# [Given information]
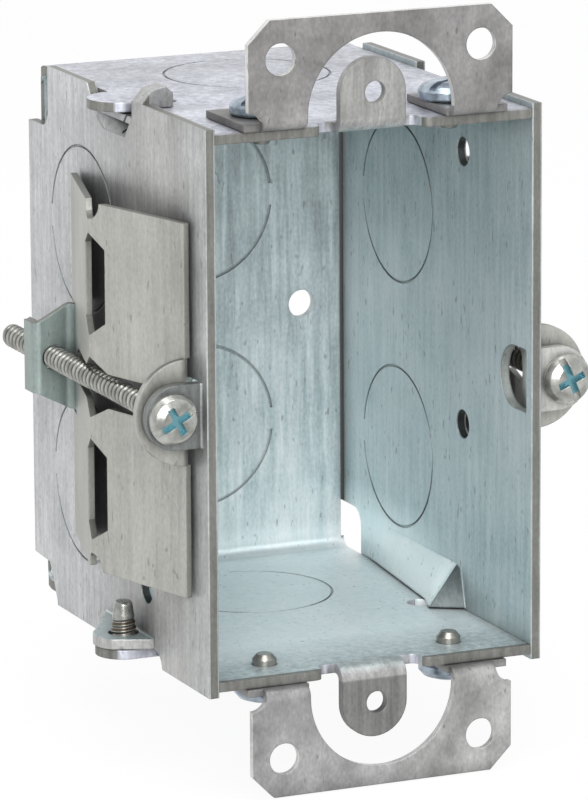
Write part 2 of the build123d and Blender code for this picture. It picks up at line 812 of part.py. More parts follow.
# Clamp screw: pan head on the lanced tab, shank through both ends of the clamp.
with BuildPart() as clamp_screw_left:
    with BuildSketch():
        with BuildLine():
            Polyline(
                (-clamp_screw_x, lance_face - clamp_head_height),
                (clamp_head_radius - 1.5 - clamp_screw_x, lance_face - clamp_head_height),
                (clamp_head_radius - 0.5 - clamp_screw_x, lance_face - 1.7),
                (clamp_head_radius - clamp_screw_x, lance_face - 0.9),
                (clamp_head_radius - 0.1 - clamp_screw_x, lance_face),
                (clamp_screw_radius - clamp_screw_x, lance_face),
                (clamp_screw_radius - clamp_screw_x, clamp_screw_tip - 0.8),
                (clamp_screw_radius - 0.6 - clamp_screw_x, clamp_screw_tip),
                (-clamp_screw_x, clamp_screw_tip),
                close=True,
            )
        make_face()
    revolve(axis=Axis((-clamp_screw_x, 0, 0), (0, 1, 0)))
    with BuildSketch(Plane.XZ.offset(clamp_head_height - lance_face)):
        with Locations((-clamp_screw_x, 0)):
            Rectangle(2 * clamp_head_radius, drive_slot_width)
            Rectangle(drive_slot_width, 4.0)
    extrude(amount=-drive_slot_depth, mode=Mode.SUBTRACT)

clamp_screw_left.part.label = "clamp_screw_left"
export_step(clamp_screw_left.part, "parts/clamp_screw_left.step")

with BuildPart() as clamp_screw_right:
    add(clamp_screw_left.part.rotate(Axis.Y, 180))
clamp_screw_right.part.label = "clamp_screw_right"
export_step(clamp_screw_right.part, "parts/clamp_screw_right.step")
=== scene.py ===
# %% [markdown]
# # Drywall back box
# This file dresses a folded steel switch box: a channel closed by two side plates, two plaster
# ears and two wallboard clamps with long screws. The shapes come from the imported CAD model, in
# metres. +X is right, +Y goes into the wall and +Z is up. What is made here is what CAD leaves
# out: the zinc finish, the screw threads, the light and the camera.

# %% Load the frame
import math
import bmesh
import bpy
from mathutils import Matrix, Vector


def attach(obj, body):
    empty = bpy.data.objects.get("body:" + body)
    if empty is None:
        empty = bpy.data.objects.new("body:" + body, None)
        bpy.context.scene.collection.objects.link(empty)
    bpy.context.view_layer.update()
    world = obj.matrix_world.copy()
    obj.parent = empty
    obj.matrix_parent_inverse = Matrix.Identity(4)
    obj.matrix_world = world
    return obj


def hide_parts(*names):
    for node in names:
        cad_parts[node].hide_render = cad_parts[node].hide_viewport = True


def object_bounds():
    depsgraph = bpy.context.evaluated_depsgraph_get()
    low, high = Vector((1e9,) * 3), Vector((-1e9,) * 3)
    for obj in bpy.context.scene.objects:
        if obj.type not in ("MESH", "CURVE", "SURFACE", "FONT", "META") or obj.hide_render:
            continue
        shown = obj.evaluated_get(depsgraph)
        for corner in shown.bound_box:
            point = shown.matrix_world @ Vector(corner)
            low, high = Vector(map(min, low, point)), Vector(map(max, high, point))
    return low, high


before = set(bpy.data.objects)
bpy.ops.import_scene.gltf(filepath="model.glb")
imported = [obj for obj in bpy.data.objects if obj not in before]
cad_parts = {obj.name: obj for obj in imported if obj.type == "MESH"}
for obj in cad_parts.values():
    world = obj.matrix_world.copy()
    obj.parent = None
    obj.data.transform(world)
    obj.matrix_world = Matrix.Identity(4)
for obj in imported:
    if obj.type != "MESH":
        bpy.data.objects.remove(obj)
cad_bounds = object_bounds()
MM = 0.001
print("nodes:", len(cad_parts))

# %% [markdown]
# ## Adding one node
# A Blender material is a graph of nodes joined by links. It could be drawn by hand, but a
# script is easier to repeat. `put` adds one node and fills its inputs: a number is set, and
# the output of another node is linked.

# %% Add a node


def put(tree, kind, values=None, **props):
    """Add a node, set its properties, then set or link its inputs."""
    node = tree.nodes.new(kind)
    for key, value in props.items():
        setattr(node, key, value)
    for key, value in (values or {}).items():
        if isinstance(value, bpy.types.NodeSocket):
            tree.links.new(value, node.inputs[key])
        else:
            node.inputs[key].default_value = value
    return node


print("helper: put")

# %% [markdown]
# ## Ramp, sum and mix
# Three nodes do most of the work. A ramp turns a noise into clear light and dark, a math node
# joins two amounts, and a mix lays one colour over another. A line for each use keeps the
# recipes below short enough to read as a list of layers.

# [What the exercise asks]
Take the line that contains "Rectangle(drive_slot_width, 4.0)", the line that contains "if obj.type not", and all lines between, and give them again exactly; include no other line.

# [Result for this exercise]
            Rectangle(drive_slot_width, 4.0)
    extrude(amount=-drive_slot_depth, mode=Mode.SUBTRACT)

clamp_screw_left.part.label = "clamp_screw_left"
export_step(clamp_screw_left.part, "parts/clamp_screw_left.step")

with BuildPart() as clamp_screw_right:
    add(clamp_screw_left.part.rotate(Axis.Y, 180))
clamp_screw_right.part.label = "clamp_screw_right"
export_step(clamp_screw_right.part, "parts/clamp_screw_right.step")
=== scene.py ===
# %% [markdown]
# # Drywall back box
# This file dresses a folded steel switch box: a channel closed by two side plates, two plaster
# ears and two wallboard clamps with long screws. The shapes come from the imported CAD model, in
# metres. +X is right, +Y goes into the wall and +Z is up. What is made here is what CAD leaves
# out: the zinc finish, the screw threads, the light and the camera.

# %% Load the frame
import math
import bmesh
import bpy
from mathutils import Matrix, Vector


def attach(obj, body):
    empty = bpy.data.objects.get("body:" + body)
    if empty is None:
        empty = bpy.data.objects.new("body:" + body, None)
        bpy.context.scene.collection.objects.link(empty)
    bpy.context.view_layer.update()
    world = obj.matrix_world.copy()
    obj.parent = empty
    obj.matrix_parent_inverse = Matrix.Identity(4)
    obj.matrix_world = world
    return obj


def hide_parts(*names):
    for node in names:
        cad_parts[node].hide_render = cad_parts[node].hide_viewport = True


def object_bounds():
    depsgraph = bpy.context.evaluated_depsgraph_get()
    low, high = Vector((1e9,) * 3), Vector((-1e9,) * 3)
    for obj in bpy.context.scene.objects:
        if obj.type not in ("MESH", "CURVE", "SURFACE", "FONT", "META") or obj.hide_render:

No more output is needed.